My Love Letter to New York City
New York City is a city forever shifting, so much so, that when visiting, you have to resign to the fact that, unless you move here (and perhaps not even then), you’ll only barely scratch the surface. That being said, during the four months that we have spent here, it's been enough time to get to know this city and to fall madly in love with it.
New York stole my heart, and for that, I am grateful — it was an act of thievery I know I will benefit from in more ways that one.
You see, New York moves at a relentless pace, and so it forces you to keep up with it whether you like it or not. When we first arrived, I felt like a deer in headlights, often exhausted from the sheer onslaught, of walking the streets, or catching the subway. But then something switched, and I started to catch up, moving more quickly and deftly with each passing day.

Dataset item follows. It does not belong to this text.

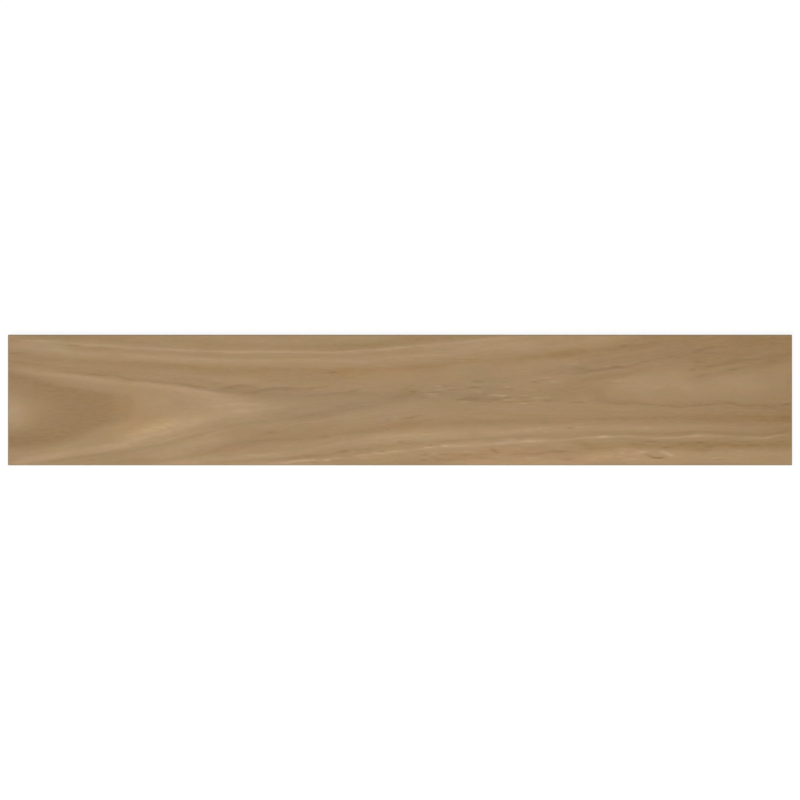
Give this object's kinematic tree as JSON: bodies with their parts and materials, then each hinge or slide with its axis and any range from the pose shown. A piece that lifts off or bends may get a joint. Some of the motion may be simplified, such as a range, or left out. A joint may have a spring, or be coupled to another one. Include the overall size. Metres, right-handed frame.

It's also incessantly loud, from street workers jackhammering away, to the screeching sirens passing by. The cars and cabs on the road are constantly honking at each other, as if making more noise will help them get through the traffic that little bit quicker. To begin with, this chaos was an assault on my senses, often waking me up in the middle of the night, as I found myself cursing at this manic city. But then I realised the more I became in tune with New York's song, the less time I spent in my own head, learning to just go with it, without overthinking.
The first version of New York that greeted us was spring. It was cherry blossom season, and the streets and parks were transformed into a sea of pink. Some days were so warm the locals would flock to the nearest park, stripping off clothes to bask under the sun, and so often we would eagerly join them, sweltering in Washington Square Park, buying ice-cream from a cart and spending a majority of the time licking our sticky fingers. By night, New Yorker's would take to the many rooftops, affording them the opportunity to look over the city, watching the landscape light up, wine in hand.
By the time we had returned for our second serve after our road trip, something had changed; the quintessential stoops of New York were now decorated with placed pumpkins, signalling that fall had already arrived. By now, Central Park had become a kaleidoscope of colour, with the crunch of fallen leaves underfoot making you feel like a kid again.
And then without much notice, the temperature drops and it's time to layer up for winter. Suddenly it's impossible to step outside without an entire ensemble — a big coat, beanie, scarf and gloves — and even then, the sharp chill will still likely challenge you. The city gets so cold, your skin is bound to become rough, almost like sandpaper. But you carry on, as ultimately, you know you're getting tougher and becoming a little wiser as a result.
In exchange for its tough and trying winter weather, New York pays you back ten-fold with a lead up to Christmas that's almost more magical than Christmas itself. Somewhere towards the end of November, there are signs all around that Christmas is coming to town. Christmas trees begin to pile up on corner sidewalks, as families and couples gather to take their pick, before making their way home with their beloved purchase. We bought ours in Brooklyn, choosing to carry it by foot, dodging people along Bedford Avenue on our way home. Before long, it was impossible to spot a home in Manhattan without a leafy wreath hung from the door, or fairy lights wrapped around the railings.
What's more, all of the the iconic scenes of what makes New York the Christmas capital had come to life. The Rockefeller Center tree and ice rink, the Saks Fifth Avenue window displays, and the Empire State Building lit up in green and red, all put on a delightful display. And just when you think it couldn't possibly be any merrier, the first snowfall sprinkles down on the city.
Experiencing New York covered in snow is really like no other. The same streets we had grown to know, all at once became brand new again. From the cosy pockets of West Village and SoHo, parked cars and bare trees, all but disappeared under a blanket of white. Walking around, we relished in the moment, stopping to look up and taste the snow every now and then, before finding a charming coffee shop to huddle into. Further uptown, Central Park had morphed into a winter wonderland.
Having now experience the park in all of its seasons, it was clear that this is when it's the most magical. There were kids sledding and throwing snowballs at one another, families strolling along the slippery paths, and couples taking photos on the ornate bridges. Finding ourselves in the centre of the park, the skyline vanished behind the descending snow, enough to trick you into forgetting that you are in fact in one of the biggest cities in the world.
Above all, there's something about New York that represents the idea of a fresh start — the type of fresh start that's not only reserved for a brand new year, but with any given day. When there is so much to see in a city, so much becomes unknown, and so when discovery can befall at a moment’s notice, every new day is bound to be vastly different from the next.
With just over 100 days of open possibilities spent in New York, we pack our bags, headed for the departure gate, with a different type of fresh start waiting for us at home. And although I will no doubt leave something of myself behind in this place, I know that I'll be back for more. After all, maybe we all need that second city in our lives, that home that might not ever be home. To reignite, to rediscover, so that we can return to our lives passionate again and excited about the next adventure.